Wow! I'm shocked someone who works for the mighty Sigma Aldrich is allowed to reveal that here. It's good they bother to be above board, I suppose, but, really who's going to know? (I guess the point is with a large corporation of 1000s of employees, someone IS going to know something, and then everyone else could be in deep doo-doo.) I'll try not to bother you will all the questions I could bother you with :)

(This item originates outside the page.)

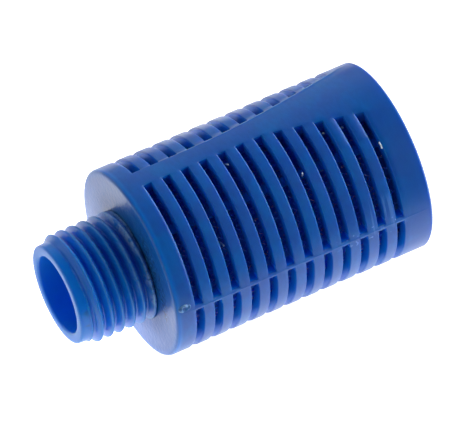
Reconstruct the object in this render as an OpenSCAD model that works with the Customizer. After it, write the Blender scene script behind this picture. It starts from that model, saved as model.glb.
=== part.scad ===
// Pneumatic exhaust muffler with a G 1/4 threaded spigot and a slotted plastic barrel.
// Units are millimetres. The muffler lies along +X: the shoulder seat is the plane x = 0,
// the threaded spigot runs to -X, the closed end faces +X, and Z is up.

/* [Connection spigot] */
// Major radius of the connection thread
thread_r = 6.5785; // [6.1:0.001:9]
// Thread pitch
thread_pitch = 1.337; // [1:0.001:2.5]
// Thread depth, crest to root
thread_depth = 0.856; // [0.4:0.001:1.2]
// Spigot length from the shoulder to the tip
spigot_length = 9.27; // [8.7:0.01:16]
// Thickness of the low collar between the last thread and the shoulder
neck_length = 0.1; // [0.05:0.05:3]
// Axial position of the first thread crest
thread_start = -7.93; // [-8.4:0.01:-4]
// Bore radius through the spigot
bore_r = 4.6; // [2:0.05:5]

/* [Barrel] */
// Outside radius of the barrel
barrel_r = 11.2; // [9:0.05:16]
// Barrel length from the shoulder to the closed end
barrel_length = 32.6; // [32.3:0.1:60]
// Wall thickness of the barrel
wall = 1.25; // [0.85:0.05:2.5]
// Thickness of the shoulder
shoulder = 2; // [1:0.1:2.4]
// Rounding of the two barrel rims
rim_round = 0.4; // [0.1:0.05:0.8]
// Angle of the mould parting line round the axis
parting_angle = 256.5; // [0:0.1:360]

/* [Slots] */
// Number of slot rows
slot_rows = 12; // [4:1:12]
// Spacing of the slot rows
slot_pitch = 2.32; // [2:0.01:2.35]
// Slot width
slot_width = 0.96; // [0.5:0.01:1.6]
// Centre of the first slot row, measured from the shoulder
first_slot = 2.93; // [2.6:0.01:3.3]
// Thickness of the web left at each parting line
web = 0.56; // [0.3:0.01:2]
// Half width of the plain band midway between the parting lines
band_half = 1.35; // [0.5:0.05:4]
// Where the curved edge of the plain band starts to widen
curve_start = 9; // [4:0.1:30]
// Radius of the curved edge of the plain band
curve_r = 60; // [30:1:200]
// Where the straight edge of the plain band starts to widen
taper_start = 17.6; // [4:0.1:30]
// Widening of the straight edge, millimetres per millimetre
taper_slope = 0.22; // [0:0.01:0.4]

/* [Inside ribs] */
// Number of inside ribs
rib_count = 4; // [2:1:8]
// Angle of the first rib round the axis
rib_angle = 205.1; // [0:0.1:360]
// Rib width
rib_width = 0.98; // [0.5:0.02:2]
// Rib height, inwards from the wall
rib_height = 0.6; // [0.2:0.05:1.5]

/* [Packing] */
// Thickness of the outer wire gauze sleeve
gauze_t = 0.4; // [0.2:0.05:1]
// Thickness of the inner wire gauze sleeve
inner_gauze_t = 0.35; // [0.2:0.05:1]
// Outside radius of the perforated core tube
core_r = 5.25; // [4.7:0.05:7]
// Wall thickness of the core tube
core_t = 0.45; // [0.3:0.05:1]
// Depth of the recess that holds the core tube
core_recess = 0.5; // [0.2:0.05:1.5]
// Radius of the holes in the core tube
core_hole_r = 0.9; // [0.4:0.05:1.3]
// Rows of holes along the core tube
core_hole_rows = 8; // [2:1:8]
// Holes round each row
core_holes_round = 8; // [4:1:12]
// Spacing of the rows of holes
core_hole_pitch = 3; // [2:0.1:3.4]
// Distance of the first row of holes from the inlet pad
core_hole_start = 1.4; // [1.3:0.1:2.5]
// Thickness of the inlet pad
inlet_pad_t = 0.8; // [0.4:0.05:2]
// Thickness of the end pad
end_pad_t = 1.2; // [0.4:0.05:2]

/* [End plug] */
// Width of the seat that the plug flange rests on
plug_seat_width = 0.36; // [0.2:0.02:0.44]
// Thickness of the plug flange
plug_t = 1.5; // [1:0.05:2]
// Depth of the plug's face below the end of the barrel
plug_sink = 0.1; // [0:0.05:0.5]
// Length of the plug's skirt, inwards from the flange
plug_skirt = 1.35; // [0.6:0.05:1.7]
// Length of the plug's hub inside the core tube
hub_length = 2; // [0.5:0.1:6]
// Radius of the dished middle of the plug
dish_r = 8.2; // [3:0.1:9.5]
// Depth of the dished middle of the plug
dish_depth = 0.5; // [0.1:0.05:0.9]

/* [Hidden] */
$fn = 96;
// Assembly clearance between separate pieces
gap = 0.04;
// Distance by which cuts and buried ends run past the faces they meet
past = 1;
bury = 0.2;
cavity_r = barrel_r - wall;

// Thread: half flank angle, and one place that a crest passes through
flank_angle = 27.5;
crest_turn = 124.7;
crest_height = -3.42;
root_r = thread_r - thread_depth;
flank = thread_depth * tan(flank_angle);
crest_half = (thread_pitch - 2 * flank) / 4;
thread_phase = crest_turn + 360 * (thread_start - crest_height) / thread_pitch;
collar_r = thread_r + 0.02;
tip_chamfer = 0.2;
mouth_chamfer = 0.3;

// The ridge climbs in short sectors that overlap, with small steps between neighbours
sector = 30;
sector_lap = 0.6;
sector_crest_step = 0.02;
sector_base_step = 0.05;
ridge_base_r = root_r - 0.3;
sector_rise = thread_pitch * sector / 360;
sector_count = floor((-neck_length - 0.1 - thread_start) / sector_rise);

// Places along the axis and radii of the pieces inside
slot_floor_r = cavity_r - 0.02;
plug_seat = barrel_length - plug_t - plug_sink;
inner_end = plug_seat - plug_skirt;
gauze_r = cavity_r - rib_height - gap;
sleeve_r = gauze_r - gauze_t - gap;
sleeve_start = shoulder + gap + inlet_pad_t + gap;
sleeve_end = inner_end - gap - end_pad_t - gap;
inner_gauze_r = core_r + gap + inner_gauze_t;

// End plug: flange, skirt and hub with small lead-in chamfers
plug_r = cavity_r + plug_seat_width - gap;
plug_face = plug_seat + plug_t;
plug_edge = 0.25;
lead_in = 0.3;
skirt_r = cavity_r - gap;
hub_r = core_r - core_t - 0.1;

// Node to show

housing();
outer_gauze();
felt_sleeve();
inner_gauze();
core_tube();
inlet_pad();
end_pad();
end_plug();

// Everything is drawn along +Z and laid along +X here.
module along_x() {
  rotate([0, 90, 0])
    children();
}

// Plain ring between two radii and two heights.
module ring(r_in, r_out, z_from, z_to) {
  rotate_extrude()
    translate([r_in, z_from])
      square([r_out - r_in, z_to - z_from]);
}

// Barrel outline with both rims rounded.
module barrel_outline() {
  square([barrel_r - rim_round, barrel_length]);
  translate([0, rim_round])
    square([barrel_r, barrel_length - 2 * rim_round]);
  translate([barrel_r - rim_round, rim_round])
    circle(r = rim_round);
  translate([barrel_r - rim_round, barrel_length - rim_round])
    circle(r = rim_round);
}

module barrel_blank() {
  rotate_extrude()
    barrel_outline();
}

// Spigot core with a chamfered tip and the low collar at the shoulder.
module spigot_blank() {
  rotate_extrude()
    polygon([[0, past], [0, -spigot_length], [root_r - tip_chamfer, -spigot_length],
             [root_r, -spigot_length + tip_chamfer], [root_r, -neck_length - bury],
             [collar_r, -neck_length], [collar_r, past]]);
}

// One short sector of the thread ridge.
module ridge_sector(crest_r, base_r) {
  rotate_extrude(angle = sector + sector_lap)
    polygon([[base_r, -crest_half - flank], [root_r, -crest_half - flank],
             [crest_r, -crest_half], [crest_r, crest_half],
             [root_r, crest_half + flank], [base_r, crest_half + flank]]);
}

// Right-hand thread, built up from short sectors that climb one pitch per turn.
module thread_ridge() {
  for (i = [0 : sector_count - 1])
    rotate([0, 0, thread_phase + sector * i])
      translate([0, 0, thread_start + sector_rise * (i + 0.5)])
        ridge_sector(thread_r - sector_crest_step * (i % 2), ridge_base_r - sector_base_step * (i % 2));
}

// Inlet bore, packing space, core tube recess and plug seat.
module hollow() {
  rotate_extrude()
    polygon([[0, -spigot_length - past], [bore_r + mouth_chamfer + past, -spigot_length - past],
             [bore_r, -spigot_length + mouth_chamfer], [bore_r, shoulder - core_recess],
             [core_r + gap, shoulder - core_recess], [core_r + gap, shoulder],
             [cavity_r, shoulder], [cavity_r, plug_seat],
             [plug_r + gap, plug_seat], [plug_r + gap, barrel_length + past],
             [0, barrel_length + past]]);
}

// Half widths of the plain band at height z, on its curved side and on its straight side.
function curved_side(z) = band_half + pow(max(0, z - curve_start), 2) / (2 * curve_r);
function straight_side(z) = band_half + taper_slope * max(0, z - taper_start);

// The plain band of one half of the mould, as a strip across the ring of windows.
module band_strip(z) {
  translate([-straight_side(z), 0])
    square([straight_side(z) + curved_side(z), barrel_r + 2 * past]);
}

// One row of four windows between the two parting webs and the two plain bands.
// The parting plane is the local X axis here, and the two mould halves pull along Y.
module slot_row(z) {
  translate([0, 0, z - slot_width / 2])
    linear_extrude(slot_width)
      difference() {
        circle(r = barrel_r + past);
        circle(r = slot_floor_r);
        square([2 * (barrel_r + 2 * past), web], center = true);
        band_strip(z);
        rotate([0, 0, 180])
          band_strip(z);
      }
}

module slots() {
  rotate([0, 0, parting_angle])
    for (i = [0 : slot_rows - 1])
      slot_row(first_slot + slot_pitch * i);
}

// Ribs that hold the packing clear of the slotted wall.
module ribs() {
  for (i = [0 : rib_count - 1])
    rotate([0, 0, rib_angle + 360 / rib_count * i])
      translate([cavity_r - rib_height, -rib_width / 2, shoulder - bury])
        cube([rib_height + bury, rib_width, inner_end - shoulder]);
}

// One moulding: threaded spigot, shoulder and slotted barrel.
module housing() {
  color([0.13, 0.36, 0.68])
    along_x()
      difference() {
        union() {
          difference() {
            union() {
              barrel_blank();
              spigot_blank();
              thread_ridge();
            }
            hollow();
          }
          ribs();
        }
        slots();
      }
}

// Woven wire sleeve seen behind the slots.
module outer_gauze() {
  color([0.42, 0.3, 0.2])
    along_x()
      ring(gauze_r - gauze_t, gauze_r, shoulder + gap, inner_end - gap);
}

// Sound absorbing sleeve between the two gauzes.
module felt_sleeve() {
  color([0.08, 0.2, 0.42])
    along_x()
      ring(inner_gauze_r + gap, sleeve_r, sleeve_start, sleeve_end);
}

// Fine wire sleeve wrapped on the core tube.
module inner_gauze() {
  color([0.5, 0.42, 0.3])
    along_x()
      ring(core_r + gap, inner_gauze_r, sleeve_start, sleeve_end);
}

// Perforated tube that carries the exhaust air into the packing.
module core_tube() {
  color([0.62, 0.63, 0.65])
    along_x()
      difference() {
        ring(core_r - core_t, core_r, shoulder - core_recess + gap, inner_end - gap);
        for (i = [0 : core_hole_rows - 1])
          for (j = [0 : core_holes_round - 1])
            translate([0, 0, sleeve_start + core_hole_start + core_hole_pitch * i])
              rotate([0, 90, 360 / core_holes_round * (j + 0.5 * (i % 2))])
                translate([0, 0, core_r - 2 * core_t])
                  cylinder(r = core_hole_r, h = 3 * core_t, $fn = 24);
      }
}

// Annular pad that closes the packing at the inlet side.
module inlet_pad() {
  color([0.12, 0.2, 0.36])
    along_x()
      ring(core_r + gap, sleeve_r, shoulder + gap, shoulder + gap + inlet_pad_t);
}

// Annular pad between the packing and the plug.
module end_pad() {
  color([0.12, 0.2, 0.36])
    along_x()
      ring(core_r + gap, sleeve_r, inner_end - gap - end_pad_t, inner_end - gap);
}

// Plug pressed into the far end of the barrel.
module end_plug() {
  color([0.13, 0.36, 0.68])
    along_x()
      rotate_extrude()
        polygon([[0, inner_end - hub_length], [hub_r - lead_in, inner_end - hub_length],
                 [hub_r, inner_end - hub_length + lead_in], [hub_r, inner_end],
                 [skirt_r - lead_in, inner_end], [skirt_r, inner_end + lead_in],
                 [skirt_r, plug_seat], [plug_r, plug_seat],
                 [plug_r, plug_face - plug_edge], [plug_r - plug_edge, plug_face],
                 [dish_r, plug_face], [dish_r - dish_depth, plug_face - dish_depth],
                 [0, plug_face - dish_depth]]);
}
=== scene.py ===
import math
from collections import namedtuple

import bpy
import numpy as np
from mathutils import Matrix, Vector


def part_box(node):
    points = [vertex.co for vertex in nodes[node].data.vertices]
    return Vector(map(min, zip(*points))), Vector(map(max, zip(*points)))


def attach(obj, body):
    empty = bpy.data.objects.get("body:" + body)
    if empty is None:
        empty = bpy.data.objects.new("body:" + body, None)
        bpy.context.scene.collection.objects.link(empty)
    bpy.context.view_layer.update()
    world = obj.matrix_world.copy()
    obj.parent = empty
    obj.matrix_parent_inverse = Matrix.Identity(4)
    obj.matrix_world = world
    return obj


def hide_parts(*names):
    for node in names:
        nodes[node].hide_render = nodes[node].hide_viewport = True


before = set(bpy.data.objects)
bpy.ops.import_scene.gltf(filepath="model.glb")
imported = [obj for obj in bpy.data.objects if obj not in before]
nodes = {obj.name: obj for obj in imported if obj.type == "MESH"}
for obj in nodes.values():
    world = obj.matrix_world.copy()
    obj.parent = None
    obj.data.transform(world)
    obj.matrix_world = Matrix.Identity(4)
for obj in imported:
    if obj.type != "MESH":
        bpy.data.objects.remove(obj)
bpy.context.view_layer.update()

MM = 0.001
TAU = 2 * math.pi


# ---------------------------------------------------------------- sizes, in millimetres and degrees
def extent(node):
    """Where a node starts and ends along the axis, and its outside radius."""
    low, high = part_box(node)
    return low.x / MM, high.x / MM, high.z / MM


def rounded_extent(node):
    return [round(value, 3) for value in extent(node)]


GAP = 0.04
TIP_X, BARREL_LENGTH, BARREL_R = rounded_extent("housing")
GAUZE_START, GAUZE_END, GAUZE_R = rounded_extent("outer_gauze")
TUBE_START, _, TUBE_R = rounded_extent("core_tube")
PLUG_START, PLUG_FACE, PLUG_R = rounded_extent("end_plug")

# Inside of the barrel: packing space, ribs, recess for the core tube and seat of the plug
CAVITY_START = GAUZE_START - GAP
RIB_END = GAUZE_END + GAP
RIB_R = GAUZE_R + GAP
RIB_HALF = 0.49
FIRST_RIB = 38.6
CAVITY_R = RIB_R + 0.6
RECESS_X = TUBE_START - GAP
RECESS_R = TUBE_R + GAP
SEAT_R = PLUG_R + GAP
PLUG_SEAT = PLUG_FACE - 1.5

# Rounded rims and slot edges
RIM = 0.4
EDGE = 0.13

# Turns round the axis: the mould's parting line, and the side of the barrel that lies uppermost
PARTING = 256.5
UPPER_SIDE = PARTING - 131.8

# Slots, the webs that cross them on the parting line, and the plain bands midway
SLOT_ROWS = 12
SLOT_PITCH = 2.32
SLOT_FIRST = 2.93
SLOT_WIDTH = 0.96
WEB_HALF = 0.28
WEB_DRAFT = 0.3
BAND_HALF = 1.35
CURVE_START = 9.0
CURVE_R = 60.0
TAPER_START = 17.6
TAPER_SLOPE = 0.22
LINE_HALF = 0.1

# G 1/4 thread on the spigot, its plain tip and the bore
THREAD_R = 6.5785
PITCH = 1.337
THREAD_DEPTH = 0.856
ROOT_R = THREAD_R - THREAD_DEPTH
CREST_X = -3.48
TIP_R = 5.9
BORE_R = 4.6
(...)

But I still find the context of your comment somewhat mystifying. If you work in the manufacturing side of things, surely to perform certain manufacturing or purification steps, you'd need to start with completely pure EtOH, and that such use would be permitted by law? I highly doubt the ethanol being carted around the midwest on railcars to go into our gasoline, for example, is taxed or denatured, and that certainly counts as a manufacturing/industrial use. (although it might not be safe to consume if it is denatured as a byproduct of its manufacturing, like containing too much benzene or something) Oh well...I think for the point of this thread, our twin perspectives show both sides of the story on the use of this material. I do find it interesting the CFR appears to list no exception for flavoring manufacturers. It's very hard to believe McCormick is having to pay tax on the tonnes of EtOH they must use every year. OTOH, it does end up getting "consumed" however indirectly. I have a contact in the flavoring industry so I might ask him about that. And the exemptions seem to keep saying "research laboratories"...maybe as a manufacturer, what you do cannot be considered research anymore? But that would be odd because your products are only supposed to GO to research facilities.

So I can only assume you are saying, to manufacture substance X, you have to start with denatured alcohol and somehow perform additional purification steps on X to eliminate the byproduct of any side-chain reactions that occur due to the denaturants? If you're permitted to clarify, please do.